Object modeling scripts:
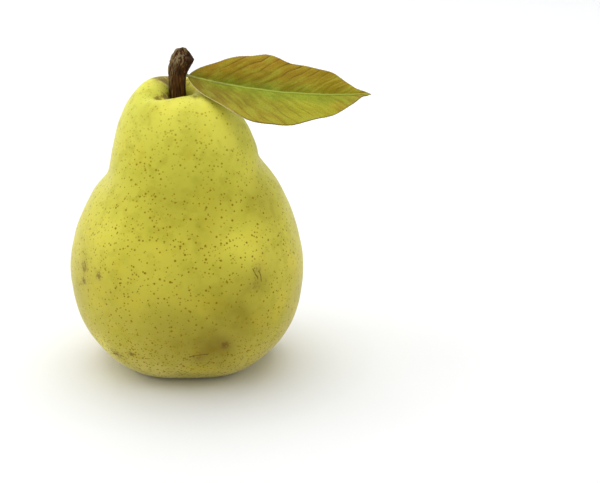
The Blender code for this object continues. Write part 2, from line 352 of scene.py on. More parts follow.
def add(tree, kind, inputs=None, stops=None, **settings):
    """Adds a shader node and gives back its outputs. inputs maps a socket to its value, or to the
    output that feeds it. A socket goes by its name, or by its number where names repeat. Math: 0 to 2
    are its values. Map Range: 0 is the value, 1 where the result is 0, 2 where it is full, and 4 what
    it then is, 1 if not given. Mix: 0 is the amount, 6 the colour under it and 7 the colour over it.
    stops are a ramp's places and colours."""
    made = tree.nodes.new("ShaderNode" + kind)
    for name, value in settings.items():
        setattr(made, name, value)
    for name, value in (inputs or {}).items():
        if isinstance(value, bpy.types.NodeSocket):
            tree.links.new(value, made.inputs[name])
        else:
            made.inputs[name].default_value = value
    if stops:
        ramp = made.color_ramp.elements
        for place, code in stops[len(ramp) :]:
            ramp.new(place)
        for stop, (place, code) in zip(ramp, stops):
            stop.position = place
            stop.color = linear(code)
    return made.outputs


SOFT = {"interpolation_type": "SMOOTHSTEP"}  # for a Map Range that starts and ends gently


def plain_material(name):
    """A new material: its node tree and its shader."""
    made = bpy.data.materials.new(name)
    made.use_nodes = True
    return made, made.node_tree, made.node_tree.nodes["Principled BSDF"]


# Waxy pear skin: a thin cuticle over moist flesh, so light goes a few millimetres in and the
# gloss is broad and soft. It is yellower above and olive below, partly its own colour and partly painted
# shade low down, with corky dots where it breathes.
skin, tree, shader = plain_material("waxy_pear_skin")
place = add(tree, "TexCoord")["Object"]
local = add(tree, "Mapping", {"Vector": place, "Location": tuple(-core)})[0]
height = add(tree, "SeparateXYZ", {0: local})["Z"]
share = add(tree, "Math", {0: height, 1: 1 / BODY_HEIGHT}, operation="MULTIPLY")[0]
patches = add(tree, "TexNoise", {"Vector": local, "Scale": 1 / (16 * MM), "Detail": 2.0})[0]
patches = add(tree, "Math", {0: patches, 1: 0.5}, operation="SUBTRACT")[0]
height_tone = add(tree, "Math", {0: patches, 1: 0.25, 2: share}, operation="MULTIPLY_ADD")[0]
colour = add(
    tree,
    "ValToRGB",
    {"Fac": height_tone},
    stops=(
        # The lowest stop is paler than the next: painted light, as if bounced up from the floor onto the
        # foot.
        (0.00, "#d0c364"),
        (0.12, "#c0b34a"),
        (0.26, "#beb240"),
        (0.40, "#ccc242"),
        (0.54, "#d1c844"),
        (0.72, "#ccc744"),
        (0.86, "#d9d44c"),
        (1.00, "#dfde56"),
    ),
)[0]

# Blotches some millimetres across, some greener and some more golden: (size, colour, where in the
# noise they start, strength).
BLOTCHES = (
    (9 * MM, "#b4b02c", 0.50, 0.4),
    (4 * MM, "#b0a628", 0.48, 0.4),
    (11 * MM, "#dcc838", 0.50, 0.4),
)
BLOTCH_BLEND = 0.22  # from where a blotch starts to where it is full
for size, code, low, strength in BLOTCHES:
    blotch = add(tree, "TexNoise", {"Vector": local, "Scale": 1 / size, "Detail": 3.0})[0]
    amount = add(tree, "MapRange", {0: blotch, 1: low, 2: low + BLOTCH_BLEND, 4: strength}, **SOFT)[0]
    colour = add(tree, "Mix", {0: amount, 6: colour, 7: linear(code)}, data_type="RGBA")[2]
# Painted shade with some browning: the skin darkens to olive-brown over these places, broken up by noise.
shade_and_browning = add(tree, "Attribute", attribute_name="shade_and_browning")["Fac"]
patchiness = add(tree, "TexNoise", {"Vector": local, "Scale": 1 / (9 * MM), "Detail": 4.0})[0]
patchiness = add(tree, "Math", {0: patchiness, 1: 1.2, 2: 0.2}, operation="MULTIPLY_ADD")[0]
shade_and_browning = add(tree, "Math", {0: shade_and_browning, 1: patchiness}, operation="MULTIPLY")[0]
colour = add(tree, "Mix", {0: shade_and_browning, 6: colour, 7: linear("#7a6710")}, data_type="RGBA")[2]
# Painted light: the skin turns a light gold over these places.
painted_light = add(tree, "Attribute", attribute_name="painted_light")["Fac"]
colour = add(tree, "Mix", {0: painted_light, 6: colour, 7: linear("#f2ea5a")}, data_type="RGBA")[2]

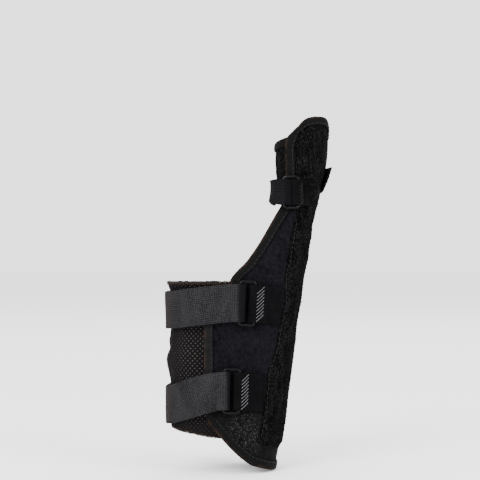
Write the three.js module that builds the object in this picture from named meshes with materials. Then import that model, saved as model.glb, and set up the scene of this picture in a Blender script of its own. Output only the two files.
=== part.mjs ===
// Thumb spica splint for the left hand, in millimetres.
// +Z runs from the forearm to the thumb tip, +X is the thumb side and -Y the back of the hand.
// The origin is the middle of the wrist hollow.
import * as THREE from "three";
import { mergeVertices } from "three/addons/utils/BufferGeometryUtils.js";

// Overall form of the limb that the splint holds
const splintLength = 236;
const wristHeight = 79;
const wristWidth = 80;
const wristDepth = 43;
const thumbWidth = 33;
const thumbDepth = 31;
const thumbOffset = 48;
const thumbDrop = 3.5;
const squareness = 0.05;

// A level is a share of the splint's length, from its lower edge, and z is measured from the wrist
const heightOf = (level) => level * splintLength - wristHeight;
const levelOf = (z) => (z + wristHeight) / splintLength;

// Cloth thicknesses and the air between layers
const panelWall = 3;
const sleeveWall = 1.6;
const flapWall = 2.4;
const pocketWall = 1.2;
const bindingWall = 0.6;
const bindingWidth = 5;
const seamGap = 0.3;
const layerGap = 0.4;
const foldGap = 0.5;
const foldSlack = 1;
const tuck = 9;

// Panel outline
const cornerRise = 35;
const bottomCurve = 2.2;

// Stretch mesh
const sleeveTop = heightOf(0.5297);
const sleeveBottom = heightOf(0.1186);
const sleeveSag = 6;
const sleeveBulge = 3;
const sleeveFlare = 2.2;
const sagShape = 1.6;
const bulgeShape = 1.5;
const freeFrom = 2;
const freeTo = 16;
const foldDepth = 1.6;
const foldPlace = 0.66;
const foldSpread = 0.08;

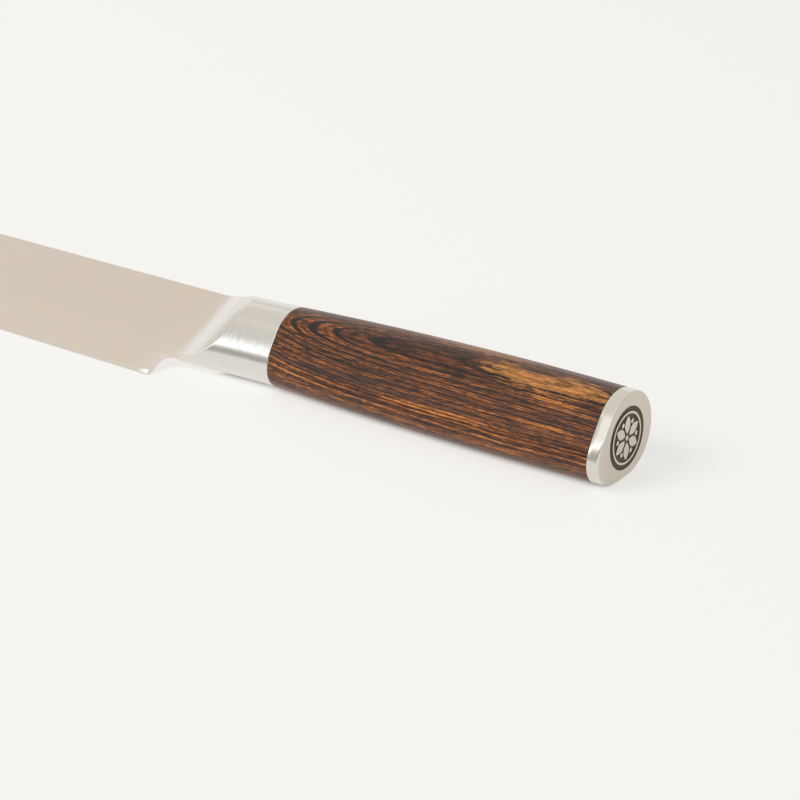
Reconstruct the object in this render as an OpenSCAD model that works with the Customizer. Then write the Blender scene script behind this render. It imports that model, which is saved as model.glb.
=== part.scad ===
// Carving knife with a hidden tang, lying on its right side as it does on a table.
// Every piece is drawn in the knife's own frame and then laid down:
// +X runs to the tip, +Z to the spine, +Y to the left face, and X = 0 is where bolster meets wood.

/* [Blade] */
// Length of the cutting edge, heel to tip
edge_l = 203; // [180:1:230]
// Height of the blade at the heel
blade_h = 31.6; // [30:0.1:32]
// Height of the spine above the middle of the handle
spine_z = 10.8; // [10:0.1:11.2]
// Thickness at the spine beside the bolster
blade_t = 2.5; // [2:0.1:3]
// Thickness of the spine at the tip
tip_t = 0.6; // [0.4:0.1:1]
// Thickness just above the cutting bevel
bevel_t = 0.7; // [0.5:0.1:1]
// Thickness just above the cutting bevel at the heel
heel_t = 0.9; // [0.8:0.1:1.4]
// Height of the cutting bevel
bevel_h = 0.9; // [0.6:0.1:1.5]
// Flat left on the very edge
edge_land = 0.06; // [0.04:0.01:0.1]
// Width of the eased corner along the spine
spine_ease = 0.35; // [0.2:0.05:0.5]
// How far the edge rises towards the tip
edge_rise = 16; // [12:0.5:20]
// How far the spine rises before it drops to the tip
spine_rise = 0.5; // [0:0.1:1.5]
// Length of straight spine before it drops to the tip
spine_straight = 70; // [50:5:90]
// Length over which the thick heel blends into the thin blade
heel_blend = 24; // [18:1:40]
// Height of the blunt end at the tip
tip_h = 0.6; // [0.4:0.1:1]

/* [Heel and ricasso] */
// Distance from the bolster's rear face to the heel
heel_x = 35.2; // [34:0.1:40]
// Height of the ricasso below the middle of the handle
ricasso_z = 12.8; // [12.4:0.1:13.4]
// Radius of the notch between ricasso and heel
choil_r = 3; // [2:0.2:4]
// How far the heel's back edge leans forward
heel_lean = 0.4; // [0:0.1:0.6]

/* [Tang] */
// Height of the tang where it leaves the blade
tang_h = 14; // [12:0.5:16]
// Height of the tang at its rear end
tang_end_h = 8; // [7:0.5:10]
// How far the flat tang reaches into the wood
tang_in_wood = 32; // [26:1:40]
// How much thinner the tang is than the blade
tang_thinning = 0.1; // [0.05:0.05:0.3]
// Diameter of the threaded tang rod
rod_d = 5; // [4.5:0.5:6]
// Depth of the fork that the rod is welded on with
rod_fork = 7; // [5:1:10]

/* [Bolster] */
// Length of the bolster at the middle of its front
bolster_l = 27.4; // [26.8:0.1:28]
// Radius of the scoop that runs the bolster out onto the blade
scoop_r = 20; // [17:0.5:24]
// How far ahead of the bolster the scoop runs out
scoop_ahead = 3; // [2.6:0.1:3.6]
// Lean of the bolster's front across the blade
front_lean = 4.5; // [0:0.5:6]

/* [Handle] */
// Length of the wood
wood_l = 100; // [90:1:120]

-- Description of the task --
Set down each line of the material verbatim, from the first line through the line that contains "and ends gently".

-- Task result --
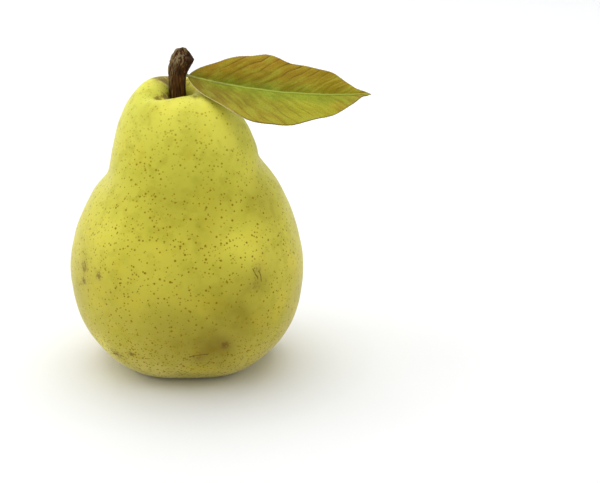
The Blender code for this object continues. Write part 2, from line 352 of scene.py on. More parts follow.
def add(tree, kind, inputs=None, stops=None, **settings):
    """Adds a shader node and gives back its outputs. inputs maps a socket to its value, or to the
    output that feeds it. A socket goes by its name, or by its number where names repeat. Math: 0 to 2
    are its values. Map Range: 0 is the value, 1 where the result is 0, 2 where it is full, and 4 what
    it then is, 1 if not given. Mix: 0 is the amount, 6 the colour under it and 7 the colour over it.
    stops are a ramp's places and colours."""
    made = tree.nodes.new("ShaderNode" + kind)
    for name, value in settings.items():
        setattr(made, name, value)
    for name, value in (inputs or {}).items():
        if isinstance(value, bpy.types.NodeSocket):
            tree.links.new(value, made.inputs[name])
        else:
            made.inputs[name].default_value = value
    if stops:
        ramp = made.color_ramp.elements
        for place, code in stops[len(ramp) :]:
            ramp.new(place)
        for stop, (place, code) in zip(ramp, stops):
            stop.position = place
            stop.color = linear(code)
    return made.outputs


SOFT = {"interpolation_type": "SMOOTHSTEP"}  # for a Map Range that starts and ends gently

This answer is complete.